*SET PROBLEM*: Write the material out again, line by line, exactly as it is.

^^^^^^^^

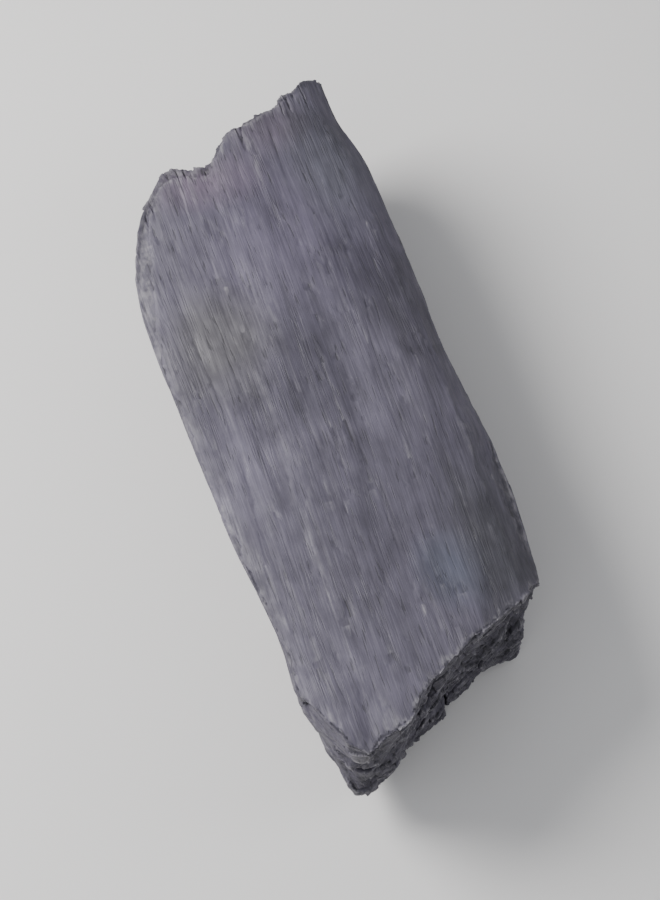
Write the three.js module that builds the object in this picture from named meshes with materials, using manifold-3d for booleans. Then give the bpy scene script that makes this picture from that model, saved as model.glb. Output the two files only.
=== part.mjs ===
// One lump of hardwood charcoal: a split billet with its grain along Y, lying on its flattest split face.
// Units are millimetres and +Z is up. The origin is on the ground, under the middle of the lump's box.
import * as THREE from "three";
import { mergeVertices } from "three/addons/utils/BufferGeometryUtils.js";
import Module from "manifold-3d";

// Driving dimensions
const HEIGHT = 40;
const HALF_LENGTH = 77;
const TILT = 0.035; // how much the upper face falls towards the right
const CROWN = 0.003; // how fast the upper face rounds off to both sides
const SAG = 1.2; // how much lower the upper face is at the ends than in the middle
const UNDERCUT = 0.1; // how fast the ends and the right face lean in below the rim

// The block that each face is cut from, and its facets
const BLOCK_WIDTH = 84;
const BLOCK_LENGTH = 192; // well past both ends
const BLOCK_DEPTH = 96;
const FIBRE_STEP = 4.6; // facet size along the grain
const ACROSS_STEP = 2.3; // facet size across the grain
const COARSE = 1.3; // how much larger the facets of the under face are
const JITTER = 0.3; // how far a facet's corner strays, as a share of the facet
const SMALLEST = 0.06; // slivers narrower than this are closed up
const WELD = 0.001; // corners closer than this are one corner

// The rim of the upper face, seen from above
const LEFT_RIM = [
  [-60, -29.6], [-47, -28.5], [-24, -31], [3, -32.3], [30, -32.9], [42, -31], [53.5, -26.2], [62, -19.4],
  [84, 0],
];
const RIGHT_RIM = [
  [-60, 25.6], [-49, 26.3], [-29, 27.3], [-18, 27.2], [-5, 26], [9, 24.6], [25, 24.1], [44, 23.3], [54, 22.9],
  [60, 21.4], [69, 20], [84, 20.4],
];
const FAR_RIM = [
  [-34, 58], [-26, 61], [-19.4, 62.5], [-14, 61.9], [-8.9, 60.9], [-4.2, 66.6], [6, 69.6], [14, 73.6],
  [18.6, 77.4], [21.4, 77.2], [30, 74],
];
const NEAR_RIM = [
  [-36, -44], [-29.7, -57], [-25.2, -67], [-22.7, -72.8], [-19.4, -77.6], [-13.1, -75], [-9.1, -73],
  [-5.4, -68.7], [0.6, -64.3], [7.7, -60.1], [17.1, -55.8], [25.6, -51], [34, -46],
];

// The log that the lump was split from: its pith is a line along the grain, up to the right of the lump
const LOG_RADIUS = 90;
const PITH = { x: 60, z: 50 };

const BEVEL = { width: 4.2, slope: 0.62 }; // the strip that falls away along the right rim
const WORN = { width: 2.6, slope: 0.4 }; // the rounded left rim
const GULLY = { reach: 8, depth: 0.35 }; // splits between fibres that open towards the far end

// The flat that the lump lies on, and how fast the under face lifts off the ground around it
const REST = { left: -11, right: 15, near: -50, far: 52 };
const LIFT = { step: 1.8, left: 0.3, near: 0.09, far: 0.14 };

// The snapped ends: blocks of wood between growth rings and rays, each broken at its own depth
const SNAP = { ring: 6.5, ray: 7.5, depth: 3.4, grain: 0.9, rim: 9 };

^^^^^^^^

*ANSWER BELOW*:
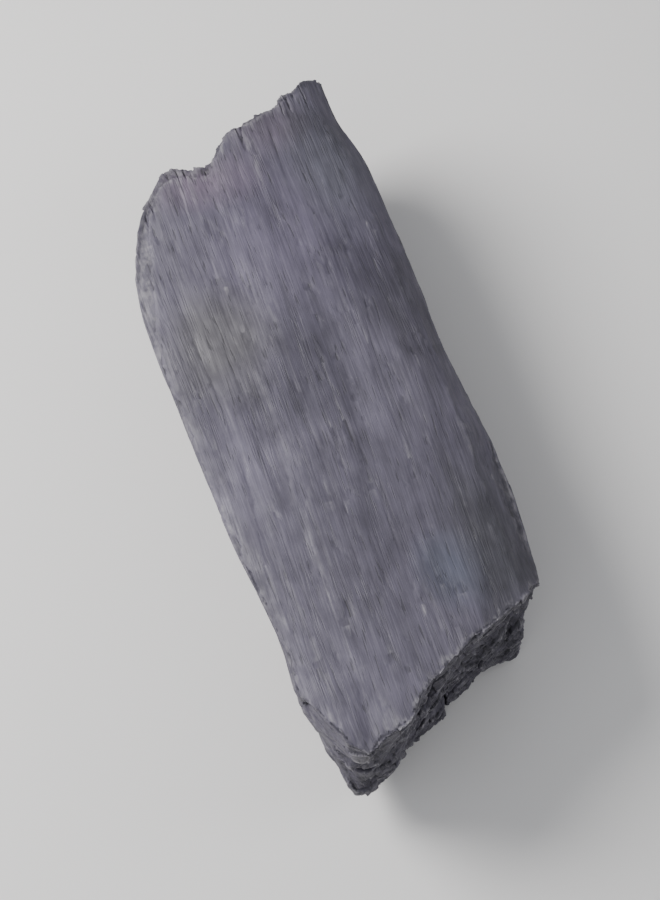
Write the three.js module that builds the object in this picture from named meshes with materials, using manifold-3d for booleans. Then give the bpy scene script that makes this picture from that model, saved as model.glb. Output the two files only.
=== part.mjs ===
// One lump of hardwood charcoal: a split billet with its grain along Y, lying on its flattest split face.
// Units are millimetres and +Z is up. The origin is on the ground, under the middle of the lump's box.
import * as THREE from "three";
import { mergeVertices } from "three/addons/utils/BufferGeometryUtils.js";
import Module from "manifold-3d";

// Driving dimensions
const HEIGHT = 40;
const HALF_LENGTH = 77;
const TILT = 0.035; // how much the upper face falls towards the right
const CROWN = 0.003; // how fast the upper face rounds off to both sides
const SAG = 1.2; // how much lower the upper face is at the ends than in the middle
const UNDERCUT = 0.1; // how fast the ends and the right face lean in below the rim

// The block that each face is cut from, and its facets
const BLOCK_WIDTH = 84;
const BLOCK_LENGTH = 192; // well past both ends
const BLOCK_DEPTH = 96;
const FIBRE_STEP = 4.6; // facet size along the grain
const ACROSS_STEP = 2.3; // facet size across the grain
const COARSE = 1.3; // how much larger the facets of the under face are
const JITTER = 0.3; // how far a facet's corner strays, as a share of the facet
const SMALLEST = 0.06; // slivers narrower than this are closed up
const WELD = 0.001; // corners closer than this are one corner

// The rim of the upper face, seen from above
const LEFT_RIM = [
  [-60, -29.6], [-47, -28.5], [-24, -31], [3, -32.3], [30, -32.9], [42, -31], [53.5, -26.2], [62, -19.4],
  [84, 0],
];
const RIGHT_RIM = [
  [-60, 25.6], [-49, 26.3], [-29, 27.3], [-18, 27.2], [-5, 26], [9, 24.6], [25, 24.1], [44, 23.3], [54, 22.9],
  [60, 21.4], [69, 20], [84, 20.4],
];
const FAR_RIM = [
  [-34, 58], [-26, 61], [-19.4, 62.5], [-14, 61.9], [-8.9, 60.9], [-4.2, 66.6], [6, 69.6], [14, 73.6],
  [18.6, 77.4], [21.4, 77.2], [30, 74],
];
const NEAR_RIM = [
  [-36, -44], [-29.7, -57], [-25.2, -67], [-22.7, -72.8], [-19.4, -77.6], [-13.1, -75], [-9.1, -73],
  [-5.4, -68.7], [0.6, -64.3], [7.7, -60.1], [17.1, -55.8], [25.6, -51], [34, -46],
];

// The log that the lump was split from: its pith is a line along the grain, up to the right of the lump
const LOG_RADIUS = 90;
const PITH = { x: 60, z: 50 };

const BEVEL = { width: 4.2, slope: 0.62 }; // the strip that falls away along the right rim
const WORN = { width: 2.6, slope: 0.4 }; // the rounded left rim
const GULLY = { reach: 8, depth: 0.35 }; // splits between fibres that open towards the far end

// The flat that the lump lies on, and how fast the under face lifts off the ground around it
const REST = { left: -11, right: 15, near: -50, far: 52 };
const LIFT = { step: 1.8, left: 0.3, near: 0.09, far: 0.14 };

// The snapped ends: blocks of wood between growth rings and rays, each broken at its own depth
const SNAP = { ring: 6.5, ray: 7.5, depth: 3.4, grain: 0.9, rim: 9 };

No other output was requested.